Le compte rendu de la réunion interministérielle tenue le mardi 14 juin 1994 atteste de cet optimisme. Alors que le représentant du ministère des affaires sociales, de la santé et de la ville considère que « si les expériences n'ont jamais permis de transmettre la maladie à un animal en lui faisant consommer de la viande, cela ne veut pas dire que la viande de « vache folle » soit consommable » et évoque « l'incertitude quant à l'existence d'un risque de transmission de l'ESB à l'homme (qui, dans cette hypothèse, pourrait s'exprimer sous forme de maladie de Creutzfeldt-Jakob et ne se manifesterait en tout état de cause qu'à partir de l'an 2000, étant donné la durée d'incubation de la maladie » , le ministère de l'agriculture et de la pêche « s'étonne de la position du ministère de la santé, qui au cours des réunions précédentes, à Matignon notamment, n'avait fait part d'aucune information nouvelle concernant le risque de transmission à l'homme de l'ESB » .

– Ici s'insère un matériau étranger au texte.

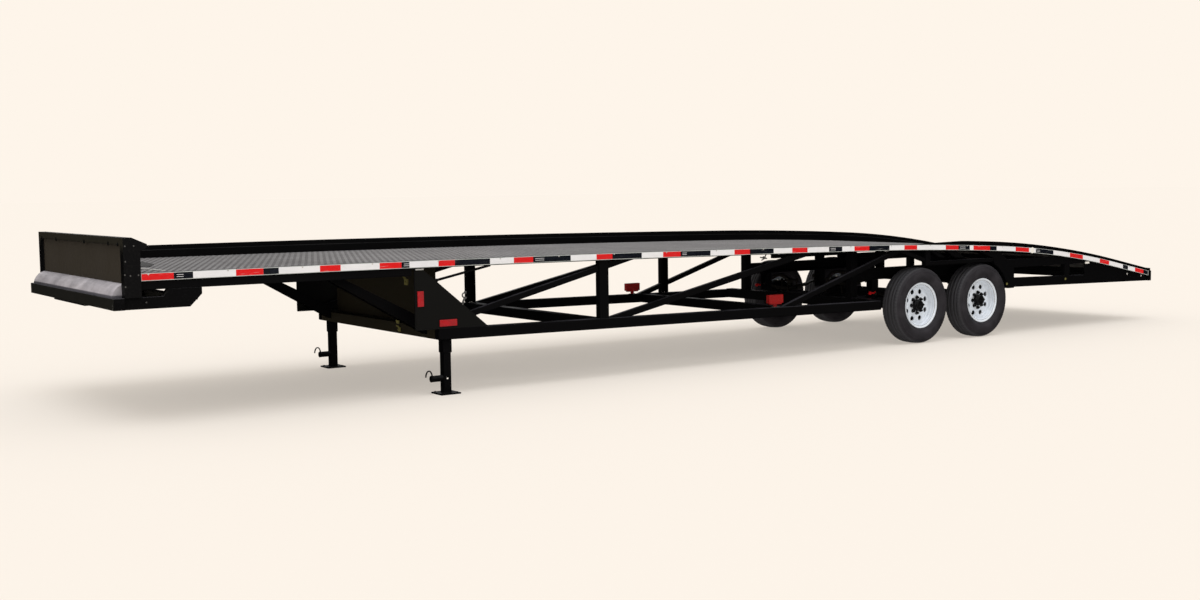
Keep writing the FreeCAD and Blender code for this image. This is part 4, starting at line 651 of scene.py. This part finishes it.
# columns: place along the trailer and height of one bolt in the side plate, in metres
WING_BOLTS = ((6.051, 1.300), (5.990, 1.300), (6.052, 1.191), (6.059, 1.098), (6.020, 1.090),
              (6.057, 1.013), (5.964, 1.093), (5.916, 0.897))
BEAM_BOLT_Y, BEAM_BOLT_HEIGHTS = 1.190, (0.862, 0.884)
SEAM_REAR, SEAM_FRONT, SEAM_TOP = 5.9150, 5.9175, 0.975
POST_WELD_X, POST_WELD_Y, POST_WELD_HEIGHTS = 6.062, 1.150, (0.990, 1.300)
for side, sign in SIDES:
    wing_y = sign * head_side
    heads = [flush_head((x, wing_y, z), (0, sign, 0)) for x, z in WING_BOLTS]
    heads += [flush_head((nose_high.x, sign * BEAM_BOLT_Y, z), (1, 0, 0)) for z in BEAM_BOLT_HEIGHTS]
    new_piece(f"wing_bolts_{side}", heads, dull_zinc)
    seams = [panel((SEAM_REAR, wing_y - sign * 0.001, nose_low.z + 0.004),
                   (SEAM_FRONT, wing_y + sign * LEVEL, SEAM_TOP), 0.00001),
             bead(*((POST_WELD_X, sign * POST_WELD_Y, z) for z in POST_WELD_HEIGHTS), 0.004)]
    new_piece(f"wing_seams_{side}", seams, black)
rail_parts = [bolted_tab(head_face - 0.002, head_face + 0.003, y, 1.310, 0.014, 0.014, 0.0055)
              for y in (-1.099, -0.635, 0.212, 0.858, 1.099)]
new_piece("rail_tabs", rail_parts, satin)
tabs = [bolted_tab(6.046, 6.052, y, 1.007, 0.028, 0.015, 0.007) for y in (-0.712, -0.144, 0.425, 0.990)]
new_piece("sheet_tabs", tabs, dull_zinc)

# -------- dark plate and flat bar on the deck
# A thin dark plate lies on the deck just behind the headboard.
# A bare flat bar follows its left end and is bent slightly towards the tail.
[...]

M. Henri Nallet, ancien ministre de l'Agriculture, a évoqué pour sa part une réflexion d'un responsable vétérinaire, lui disant, en mai 1990, au moment même où il était alerté par le décès de Max, chat siamois anglais victime de l'encéphalopathie spongiforme féline : « C'est la tremblante du mouton, restez tranquille, on connaît cela depuis deux siècles et c'est répertorié, cela ne s'est jamais transmis à l'homme. Aucune chance. C'est la presse, les media... » .

Tous les vétérinaires n'ont pas eu ce « réflexe tremblante ». L'Académie nationale vétérinaire avait ainsi remis dès le 21 juin 1990 au ministre de l'Agriculture un avis rédigé par le professeur Henri Brugère 53 ( * ) : « Considérant qu'aucune étude ne permet pour l'instant d'affirmer que l'homme est insensible à l'agent transmissible et que la plupart des études d'inoculation de prions aux animaux de laboratoire, y compris les primates, se révèlent positives, l'Académie vétérinaire de France souhaite que le risque potentiel de zoonose soit examiné dans tous ses aspects et que la plus grande rigueur soit prise pour la surveillance des denrées d'origine bovine. En particulier, tant que dureront les importations, les tissus potentiellement virulents (encéphale, moelle, nerfs, thymus, abats en général devraient être retirés des consommations humaine et animale » .

* 53 Que la commission d'enquête a pu rencontrer lors de son déplacement à l'Ecole nationale vétérinaire de Maisons-Alfort.